William Bolcom, 2009-2010 Featured Composer

The New Century Chamber Orchestra welcomes William Bolcom as the 2009-2010 Featured Composer. New Century presents the world-premiere of Mr. Bolcom's new violin concerto, Romanza,May 2010.

Composer/pianist William Bolcom, recipient of the 1988 Pulitzer Prize for Music, has received commissions from the Vienna Philharmonic (Salzburg Mozarteum), Philadelphia Orchestra, New York Philharmonic, Saarlandischer Rundfunk, American Composers Orchestra, Saint Louis, National, Pacific, and Boston Symphonies, the MET Orchestra, Lyric Opera of Chicago, Mendelssohn Quartet, cellist Yo-Yo Ma, violinists Sergiu Luca and Nadja Salerno-Sonnenberg, mezzo-soprano Marilyn Horne, soprano Benita Valente, the Van Cliburn Foundation, and many other performing arts organizations, ensembles, and artists.

As a piano soloist, accompanist for his wife (mezzo-soprano Joan Morris), and composer, Mr. Bolcom is represented on recordings by over 20 different labels. The Naxos recording of his Songs of Innocence and of Experience, a musical illumination of 46 poems by William Blake, performed by University of Michigan orchestras and choruses with internationally-known soloists, under the baton of Maestro Leonard Slatkin, won four Grammys in February 2006, including Best Classical Album and Best Classical Contemporary Composition. Another Naxos album of his music, William Bolcom Songs with soprano Carole Farley and the composer at the piano, received two Grammy nominations; two others, Bolcom’s Fourth Symphony, recorded by Maestro Slatkin with the Saint Louis Symphony, and After the Ball, with Bolcom and Morris, have also received Grammy nominations. Over a period of 45 years poet/librettist Arnold Weinstein collaborated with Bolcom on his operas, cabaret songs, and choral works; he died September 2005.

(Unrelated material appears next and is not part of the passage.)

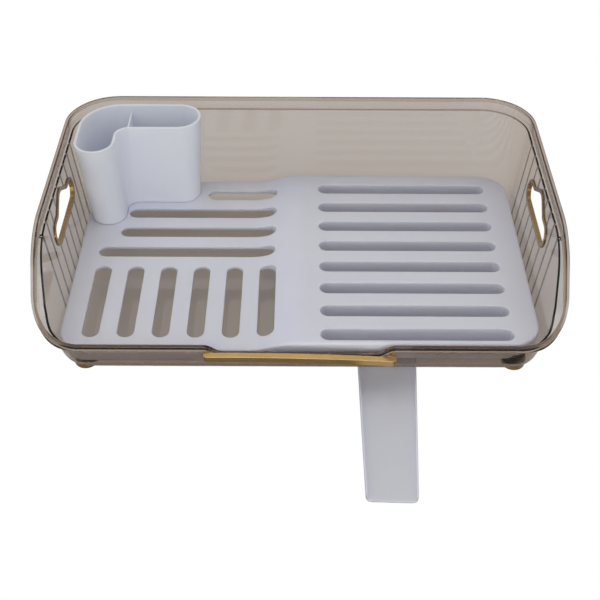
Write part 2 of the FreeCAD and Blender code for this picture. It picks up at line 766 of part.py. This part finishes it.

Recipient of fellowships and grants from numerous major foundations, Mr. Bolcom was admitted to the American Academy of Arts and Letters in 1993, and holds honorary doctorates from the San Francisco Conservatory, Albion College, New England Conservatory, New School University in New York, and Baldwin Wallace College. As a writer, he has been published in numerous music magazines, collaborated with Robert Kimball on a book about Noble Sissle and Eubie Blake (recently reissued), and in articles in the New Grove Dictionary of Music. His edition of essays by composer George Rochberg, The Aesthetics of Survival, published by the University of Michigan Press, was reissued in a revised edition in 2004.

Born in Seattle, Washington in 1938, William Bolcom entered the University of Washington to study composition privately with John Verrall at the age of eleven. Later he studied extensively with Darius Milhaud in California and in Paris. He received a master’s degree from Mills College and was the first conferee of a Doctor of Musical Arts degree from Stanford University. Bolcom taught at the University of Washington, Queens and Brooklyn Colleges of the City University of New York, and New York University's Tisch School of the Arts before joining the University of Michigan faculty in 1973. He retired in 2008 and continues to reside in Ann Arbor, Michigan.